— START OF Source data —

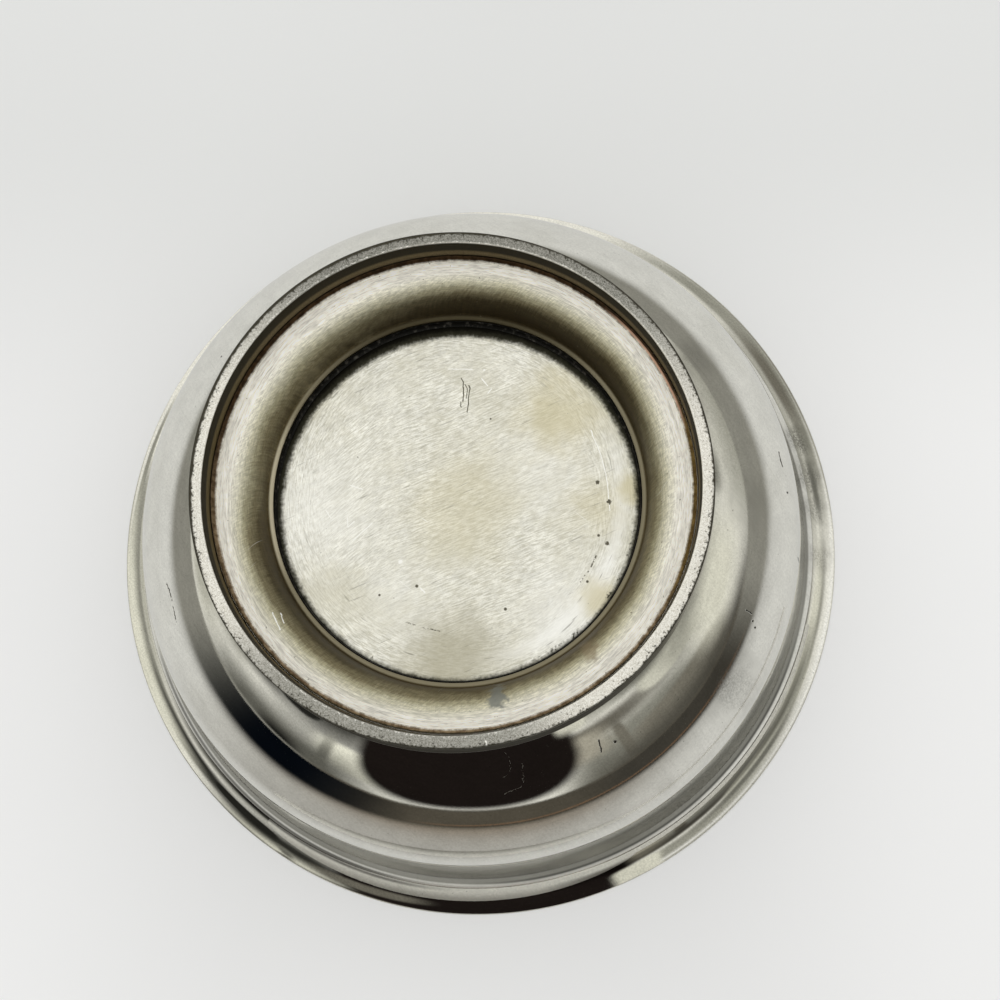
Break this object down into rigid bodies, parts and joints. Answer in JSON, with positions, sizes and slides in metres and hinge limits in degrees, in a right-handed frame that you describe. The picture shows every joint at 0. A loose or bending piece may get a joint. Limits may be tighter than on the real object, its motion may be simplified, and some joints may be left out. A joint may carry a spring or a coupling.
{
  "type": "footed bowl",
  "caption": "Silver-plated spun metal bowl with a flared lip, standing on a soldered collar foot with a heavy base ring; stored upside down on its rim.",
  "frame": {"origin": "centre of the circle that the rim rests on, with the bowl upside down as pictured; the rim touches z = 0", "axes": "+Z is the bowl's axis and points out of the foot; turn the part 180 degrees about X to stand it on its foot"},
  "size_m": [0.2286, 0.2286, 0.0985],
  "materials": {
    "polished_plate": "polished silver plate, worn and smudged",
    "brushed_plate": "brushed silver plate, turned warm by tarnish",
    "pitted_metal": "unpolished, pitted and worn",
    "dark_solder": "lumpy, black with tarnish",
    "brown_solder": "mottled copper brown"
  },
  "bodies": {
    "root": {"bowl_body": "polished_plate", "foot_collar": "brushed_plate", "base_ring": "pitted_metal", "neck_solder": "dark_solder", "ring_solder": "brown_solder"}
  },
  "joints": []
}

— END OF Source data —

=== Problem to work on ===
Exactly how many lines contain "bodies"? State the number and nothing else.

=== Final result ===
2